Upon becoming 18, the holder is no longer bound by these Maryland provisional license restrictions. They may drive at any hour.
BUT, I am 25, does that change anything?
Effective October 1, 2012 an individual at least 25 years old who holds a (Graduated Licensing System – GLS) learner’s permit and has not been convicted of, or granted Probation Before Judgment (PBJ) for a moving violation, is eligible to take a skills driving test after holding this permit for a minimum of 45 days if they:
- Have completed a Maryland MVA approved standardized driver education program. Consisting of at least 30 hours of classroom instruction. And at least 6 hours of behind the wheel instruction training and;
- Have completed an additional minimum of at least 14 hours of supervised behind the wheel driving. 3 hours of which must occur during the period beginning 30 minutes before sunset and ending 30 minutes after sunrise and;
- Have an eligible supervising driver complete a Practice Skills log and certification page.

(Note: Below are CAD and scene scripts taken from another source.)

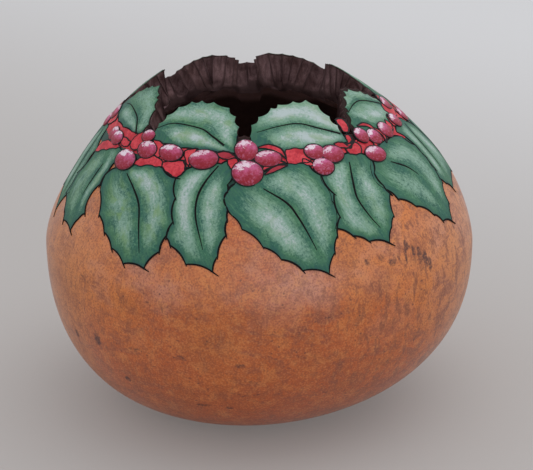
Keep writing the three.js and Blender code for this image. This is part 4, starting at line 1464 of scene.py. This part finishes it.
# %% Bits of ribbon
RIBBON_BITS = [
    [(-76.5, 17.5), (-75.5, 9.8), (-68, 6), (-60, 5.7), (-65.5, 9.5), (-71, 13)],
    [(-64.5, 1.1), (-56.5, 0.8), (-56.5, 4), (-60.5, 5)],
    [(-48.5, 11.5), (-47, 7.1), (-42.5, 3.6), (-38.5, 4.0), (-36, 5.4), (-35.5, 8.1), (-41, 8.8)],
    [(-36, 5.7), (-31.5, 4), (-27.5, 2.6), (-26, 7.8), (-28.5, 12.2), (-31.5, 10.9), (-35.5, 8.1)],
    [(-28.5, -2.5), (-25.5, -4.3), (-23, -4.7), (-25.5, 0.8), (-25, 5.4), (-27, 2.2)],
    [(-45, -4.7), (-38, -3.6), (-38, 1.8), (-38.5, 4), (-41, 3.3), (-42, -0.7)],
    [(-53, -6.5), (-46, -5.5), (-47, 0.5), (-52, 4.5), (-55.5, 3), (-56, -2)],
    [(-16, -2.9), (-12.5, -5.1), (-8.5, -2.9), (-12, -0.7)],
    [(-11, -1), (-7, -1.5), (-6.5, 3), (-9.5, 4.5)],
    [(12, -5.8), (19.5, -5.4), (22, -3), (20, 2), (17, 1.8), (11.5, 1.9), (11.5, -2.1)],
    [(17.5, -0.3), (19.5, 1.1), (21, 3.6), (19.5, 4), (17, 2.2)],
    [(41.5, -17.9), (45.5, -17.5), (46, -13.5), (43.4, -9.6), (41, -10.4), (41.3, -13.1)],
    [(40.5, -8.8), (42.6, -8.2), (42.3, -5.1), (40.2, -2.4), (37.8, -3.0), (39.5, -5)],
    [(33, -5.8), (37, -5.4), (38, -3.6), (42.5, -5.1), (39, -1.8), (36, -2.5), (33.5, -3.6)],
    [(36.5, -1.8), (39, -1.4), (42.5, -4.3), (44, -1), (42, 2.6), (37, 1.5)],
    [(70.5, -7.3), (71.5, -3.2), (67, -0.3), (64.5, -0.3), (67.5, -3.5)],
    [(74, -7), (77, -8), (80, -5), (76, -1), (72, -2)],
    [(79, -10), (86, -13), (93, -15.9), (94.5, -5.4), (88, -4), (82, -3)],
    [(91, -6.2), (95, -6.2), (93, 4.3), (90, 3)],
    [(-100, -7), (-93, -5), (-84, -5), (-80, -2), (-85, 4), (-93, 2), (-101, 3)],
]
RIBBON_CURLS = [
    ([(1, -7.3), (5.5, -7.7), (9.5, -5.4), (11.3, -1.2)], 2.6),
    ([(1.5, 5.2), (4.5, 1.8), (7, 0.8), (10.5, 1.2)], 3.0),
    ([(50.5, -11.2), (55, -10.4), (57.5, -7.3), (56.5, -3.6)], 2.0),
    ([(57, -1.4), (53.5, -1), (51.5, 1.1), (50.5, 5)], 2.3),
    ([(58, -7.5), (60, -2), (58, 2)], 2.0),
]
DEEP_CURLS = [
    ([(-15.4, -3.0), (-11.5, -2.6), (-7.6, -2.0)], 4.0),
    ([(2.5, 7.0), (7, 3.8), (11, 2.6)], 2.4),
]
DEEP_SHADE = 0.7
BACK_BANDS = [(96, 131), (137, 177), (183, 219), (225, 257)]
BAND_WIDTHS = (6.5, 8.5, 4.5, 7.5, 8.5, 6.0)
BAND_POINTS = 9
BAND_WAVE = 1.6
BAND_WAVES = 9
GROUND = (-100, 96)
GROUND_COATS = [(2, 11, 0.08, 1), (-4.4, 5.5, 0.13, 0)]
GROUND_POINTS = 180
GROUND_UNEVENNESS = 0.4
CREASES = [(-28.4, 15, 2.4, 8.5), (-9.2, 13.5, 3.2, 4.6), (23.4, 18.5, 3.2, 9.5)]
CREASE_INK = 0.3
CREASE_POINTS = 24


# %% Outlines of the bits
CORNER_SHARE = 0.2
CORNER_CUT = 0.06
EDGE_SWELL = 0.07
BIT_STEP = 0.7


def close_smooth(points):
    """A closed curve through given points, with rounded corners and slightly swelling sides."""
    points = np.asarray(points, float)
    middle = points.mean(axis=0)
    count = len(points)
    rows = []
    for i in range(count):
        a, b, c = points[i - 1], points[i], points[(i + 1) % count]
        rows.append(b + (a - b) * CORNER_SHARE)
        rows.append(b + ((a + c) / 2 - b) * CORNER_CUT)
        rows.append(b + (c - b) * CORNER_SHARE)
        across = np.array([c[1] - b[1], b[0] - c[0]]) * EDGE_SWELL
        outward = 1 if across @ ((b + c) / 2 - middle) > 0 else -1
        rows.append((b + c) / 2 + across * outward)
    return smooth_path(np.array(rows + rows[:1]), BIT_STEP)[:-1]


def band_outline(path, widths):
    """The closed outline around a middle line, with the widths spread evenly along it."""
    along = np.gradient(path, axis=0)
    along /= np.hypot(*along.T)[:, None]
    across = np.stack([-along[:, 1], along[:, 0]], axis=1)
    half = 0.5 * np.interp(np.linspace(0, 1, len(path)), np.linspace(0, 1, len(widths)), widths)
    left, right = path + across * half[:, None], path - across * half[:, None]
    return np.concatenate([left, right[::-1]])


def plain_ink(*ink):
    """The marks of a film that is the same all over: its ink, its shade and its green."""
    return lambda flat: {"ink": np.tile(ink, (len(flat), 1))}


# %% Paint the ribbon
CURL_STEP = 1.0
BAND_STEP = 1.2
BIT_LAYER = 0.012
BIT_LAYERS = 4
CURL_RISE = 0.08
BIT_LINES = (0.55, 0.8)
CURL_END = 0.4


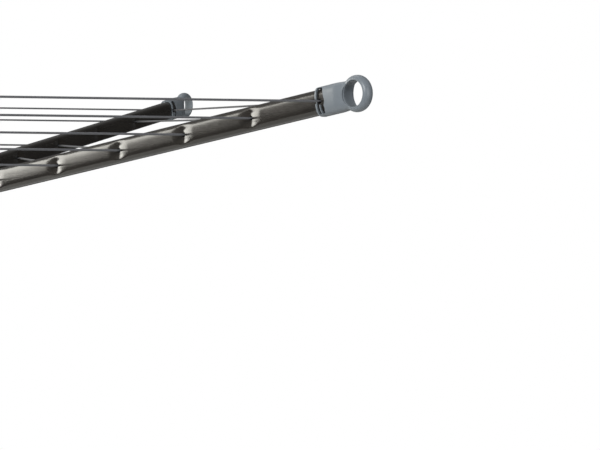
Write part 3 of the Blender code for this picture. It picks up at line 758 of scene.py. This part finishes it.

What if I get a DUI with a Provisional License MD?
There are sanctions if you get a Maryland Provisional License DUI. The same as we mentioned in our posts about administrative sanctions and court. If you are looking for a further explanation, read “DUI, if you are UNDER 21,” or “What happens in a Maryland DUI/DWI.”
Having a DUI does not affect your ability to request a restricted license if you are eligible. For eligibility, you must submit to a test of breath between 0.08-0.15. Ineligibility is above 0.15 or a refusal to submit to a breath test.
Bottomline on Provisional License MD
Have you been charged with any driving offense that carries a maximum penalty of jail time?
Please do not ignore the charge. It will not just disappear.
You could easily spend some time in the detention center if it is a repeat offense. It could also impact your ability to drive in Maryland.